The one “mistake” that I think could be turned into a positive concerns the joint session. Jon describes a mediation where plaintiff’s attorney really wanted a chance to address opposing counsel at the start of the mediation; against his better judgment, Jon agreed to let this happen. As Jon feared, opposing counsel used the opportunity to rip the plaintiff to shreds, souring the settlement potential. Jon’s conclusion is that opening statements by lawyers are fraught with danger, and should be permitted only under special circumstances, if at all.

Rather than omit them, a better way to avoid the dangers of lawyers’ opening statements is to prepare the lawyers beforehand. Get them to think about their goals, their audience, their opportunities. While there are risks, I’ve seen lawyers’ openings set the stage for a productive mediation, because each client gets to evaluate opposing counsel and the strength of their argument. If there’s been no discovery, this may be the client’s first chance to size up opposing counsel.
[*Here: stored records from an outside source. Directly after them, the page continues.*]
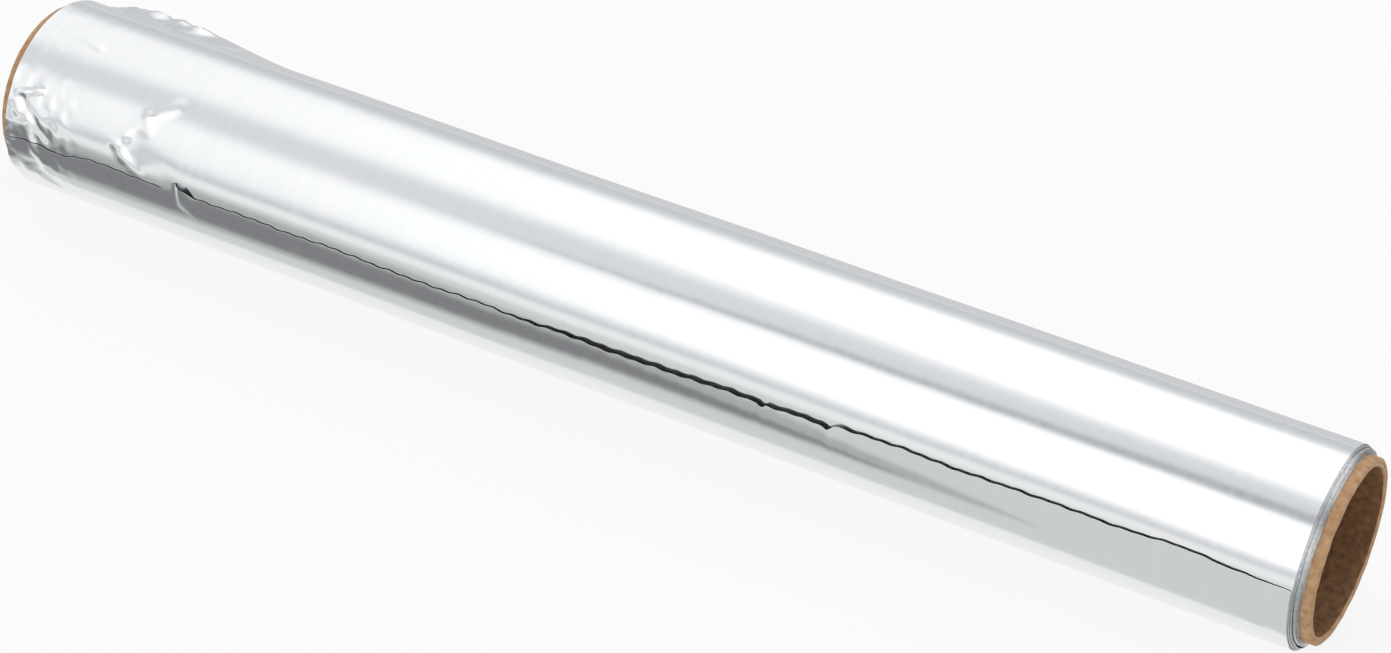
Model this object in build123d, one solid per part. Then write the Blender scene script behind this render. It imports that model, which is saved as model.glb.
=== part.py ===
from build123d import *
from math import acos, asin, cos, degrees, radians, sin, sqrt
import os

# A roll of household aluminium foil: one long foil web wound on a glued cardboard tube.
# The roll lies on its side. X runs along the core, Y across it and Z is up. The origin is on
# the surface that the roll lies on, midway along the core. All lengths are in millimetres.
# Angles are in degrees around the core, from +Y (the back) over +Z (the top) to -Y (the front).

# ---- the cardboard core ----
core_outer_radius = 19.0
core_wall = 1.8
core_left_overhang = 2.5        # how far the core sticks out of the foil at -X
core_right_overhang = 2.0       # and at +X
core_rim_break = 0.3            # the cut rims are slightly blunted

# ---- the foil ----
foil_width = 300.0              # width of the web along the core
tight_build = 1.0               # turns that are still wound tight on the core
middle_build = 0.25             # turns between the tight ones and the loose outer ones
loose_build = 0.19              # loose outer turns, where they lie on the others at the top
slack_drop = 0.5                # the loose turns' round hangs this far below the core's centre
flat_width = 6.0                # the turns are pressed flat where the roll lies on the table

# ---- slack under the roll, where the loose turns hang away from the tight ones ----
slack_gap = 0.8                 # height of the gap, straight below the core
slack_arc = 100.0               # angle that the gap spans around the core

# ---- the free end of the web ----
tail_edge_angle = 170.0         # the free edge lies at the front, above mid height, facing up
tail_lift_arc = 45.0            # the last stretch of the web lifts off over this angle
tail_gap = 0.45                 # open gap under the free edge
tail_thickness = 0.2            # thickness of the lifted stretch

# ---- the turns have drifted sideways, so their edges at +X are stepped ----
middle_stagger = 0.8            # the middle turns end this far inside the tight ones
outer_stagger = 1.8             # and the loose outer turns end this far inside them

# ---- sizes that follow from the ones above ----
core_inner_radius = core_outer_radius - core_wall
core_length = foil_width + core_left_overhang + core_right_overhang
core_left = -core_length / 2
foil_left = core_left + core_left_overhang
tight_radius = core_outer_radius + tight_build
middle_radius = tight_radius + middle_build
outline_radius = middle_radius + loose_build + slack_drop
outline_height = sqrt(outline_radius**2 - (flat_width / 2) ** 2)
axis_height = outline_height + slack_drop


def direction(angle):
    """Unit vector in the section plane at an angle around the core."""
    return Vector(cos(radians(angle)), sin(radians(angle)))


def section_plane(x):
    """Plane across the roll at x, with its origin on the core's centre line."""
    return Plane(origin=(x, 0, axis_height), x_dir=(0, 1, 0), z_dir=(1, 0, 0))


def along_core(section, x_from, x_to):
    """Extrude a section of the roll between two places along the core."""
    return extrude(section_plane(x_from) * section, amount=x_to - x_from)


def outer_outline():
    """Outline of the loose turns: a round, a flat below, and the lifted free end at the front."""
    centre = Vector(0, -slack_drop)
    flat_half_angle = degrees(asin(flat_width / 2 / outline_radius))
    flat_back_angle = 270 + flat_half_angle
    flat_front_angle = 270 - flat_half_angle

    # The lifted stretch is an arc of a larger circle, tangent to the outline where it starts.
    # The web comes up from under the roll, so it starts below the free edge.
    lift_angle = tail_edge_angle + tail_lift_arc
    tip_radius = outline_radius + tail_gap + tail_thickness
    growth = tip_radius**2 - outline_radius**2
    centre_shift = growth / (2 * (outline_radius - tip_radius * cos(radians(tail_lift_arc))))
    tail_centre = centre - direction(lift_angle) * centre_shift
    tail_radius = outline_radius + centre_shift
    under_radius = tail_radius - tail_thickness
    tip_turn = degrees(asin(tip_radius * sin(radians(tail_lift_arc)) / tail_radius))

    # It leaves the turn below it where the underside of that arc crosses the outline.
    root_cosine = (under_radius**2 - outline_radius**2 - centre_shift**2) / (
        2 * outline_radius * centre_shift
    )
    root_arc = degrees(acos(root_cosine))
    root_turn = degrees(asin(outline_radius * sin(radians(root_arc)) / under_radius))
    root_angle = lift_angle - root_arc

    round_arc = root_angle + 360 - flat_back_angle
    over_the_top = CenterArc(centre, outline_radius, flat_back_angle, round_arc)
    tail_inside = CenterArc(tail_centre, under_radius, lift_angle - root_turn, root_turn - tip_turn)
    tail_outside = CenterArc(tail_centre, tail_radius, lift_angle - tip_turn, tip_turn)
    free_edge = Line(tail_inside @ 1, tail_outside @ 0)
    down_the_front = CenterArc(centre, outline_radius, lift_angle, flat_front_angle - lift_angle)
    flat = Line(down_the_front @ 1, over_the_top @ 0)
    return make_face([over_the_top, tail_inside, free_edge, tail_outside, down_the_front, flat])


def slack_crescent():
    """Section of the gap between the tight turns and the loose ones, below the core."""
    reach = tight_radius + slack_gap
    span = cos(radians(slack_arc / 2))
    drop = (reach**2 - tight_radius**2) / (2 * (reach - tight_radius * span))
    return Pos(0, -drop) * Circle(reach - drop) - Circle(tight_radius)


def make_core():
    """Cardboard tube, cut square at both ends with slightly blunted rims."""
    wall = Circle(core_outer_radius) - Circle(core_inner_radius)
    tube = along_core(wall, core_left, core_left + core_length)
    rims = tube.edges().filter_by(GeomType.CIRCLE)
    return chamfer(rims, core_rim_break)


def make_foil():
    """All the turns of the web as one solid, open along the slack and under the free edge."""
    foil_right = foil_left + foil_width
    bore = Circle(core_outer_radius)
    tight = Circle(tight_radius) - bore
    middle = Circle(middle_radius) - bore - slack_crescent()
    loose = outer_outline() - bore - slack_crescent()
    return (
        along_core(tight, foil_left, foil_right)
        + along_core(middle, foil_left, foil_right - middle_stagger)
        + along_core(loose, foil_left, foil_right - outer_stagger)
    )


os.makedirs("parts", exist_ok=True)
export_step(make_core(), "parts/core_tube.step")
export_step(make_foil(), "parts/foil_roll.step")
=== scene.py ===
import logging
import math
from dataclasses import dataclass, field
from enum import Enum

import bmesh
import bpy
import numpy as np
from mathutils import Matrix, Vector


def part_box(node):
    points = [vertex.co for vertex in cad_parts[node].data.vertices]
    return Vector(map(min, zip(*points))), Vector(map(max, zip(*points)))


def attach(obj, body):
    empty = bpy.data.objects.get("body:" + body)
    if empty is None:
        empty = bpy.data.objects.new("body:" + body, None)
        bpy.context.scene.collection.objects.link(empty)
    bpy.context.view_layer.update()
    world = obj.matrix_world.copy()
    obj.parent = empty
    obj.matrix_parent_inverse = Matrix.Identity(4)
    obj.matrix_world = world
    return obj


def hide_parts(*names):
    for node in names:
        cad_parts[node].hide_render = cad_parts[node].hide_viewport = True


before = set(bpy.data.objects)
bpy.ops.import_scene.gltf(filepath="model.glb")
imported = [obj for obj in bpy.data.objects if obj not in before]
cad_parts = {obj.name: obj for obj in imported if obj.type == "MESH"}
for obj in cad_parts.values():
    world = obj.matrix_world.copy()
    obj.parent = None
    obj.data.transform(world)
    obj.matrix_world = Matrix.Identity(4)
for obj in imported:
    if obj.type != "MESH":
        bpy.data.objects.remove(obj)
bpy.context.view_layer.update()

# A roll of household aluminium foil on its cardboard core, lying on its side. Sizes of the
# roll's classes are millimetres, and meshes and the studio are metres. Angles are degrees around
# the core, from +Y (the back) over +Z (the top) to -Y (the front).

MM = 0.001
LOG = logging.getLogger("foil_roll")


class RollEnd(Enum):
    """The two ends of the roll, as the sign of X there."""

    LEFT = -1
    RIGHT = 1


# ---------------------------------------------------------------- colours and nodes


def srgb(code: str) -> tuple[float, float, float, float]:
    """Turn an sRGB hex colour to linear.

    Args:
        code: Six hex digits, with a leading hash.

    Returns:
        Linear red, green and blue, with an alpha of 1.
    """
    parts = [int(code[i : i + 2], 16) / 255 for i in (1, 3, 5)]
    linear = [c / 12.92 if c <= 0.04045 else ((c + 0.055) / 1.055) ** 2.4 for c in parts]
    return (linear[0], linear[1], linear[2], 1.0)


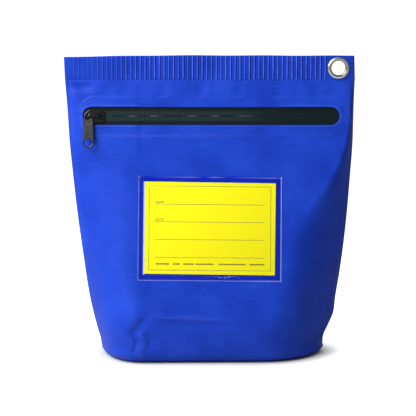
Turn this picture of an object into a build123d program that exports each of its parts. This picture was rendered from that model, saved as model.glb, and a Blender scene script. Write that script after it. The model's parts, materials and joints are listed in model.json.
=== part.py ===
"""A cash deposit bag: a stand-up pouch of PVC-coated fabric with a welded ribbed top band, a zip in a
window of its front panel, a clear pocket with a name card, and an eyelet at one top corner.

Units are millimetres. X runs across the bag, -Y is its front, +Z is up. The origin is the middle of the
base, on the floor. The front of the bag is flat from the foot of the band to the knee near the base, and
leans back there by LEAN. Features on that flat are placed in its own frame: x across, s up the slope from
the foot of the band, h outward from the outer face.
"""

from build123d import *
import os
from math import atan2, cos, degrees, hypot, radians, sin, tan

# ---- driving dimensions -------------------------------------------------------------------------------
HEIGHT = 243.5
TOP_WIDTH = 232.5
BAND_HEIGHT = 20.0
SKIN = 0.8                      # coated fabric, measured level
KNEE_Z, KNEE_DEPTH = 36.0, 41.0  # where the flat front ends, and how far it stands from the middle there

BAND_FOOT = HEIGHT - BAND_HEIGHT
LEAN = atan2(KNEE_DEPTH - SKIN, BAND_FOOT - KNEE_Z)
FACE_SKIN = SKIN * cos(LEAN)    # the fabric's thickness square to the flat front


def sloped_depth(z):
    """Depth of the flat front at height z."""
    return SKIN + (BAND_FOOT - z) * tan(LEAN)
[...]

It’s an opportunity to hear and clarify differences in facts and law. And it’s also a chance for each client to gain confidence and trust in their own lawyer. Even if there is no discussion after the lawyer’s openings, and the parties proceed to caucus, the mediator has much more to work with than if the parties never heard the other lawyers’ opening statements.

I admire Jon for making his mistakes so public. And I thank him for helping us all learn from his mistakes.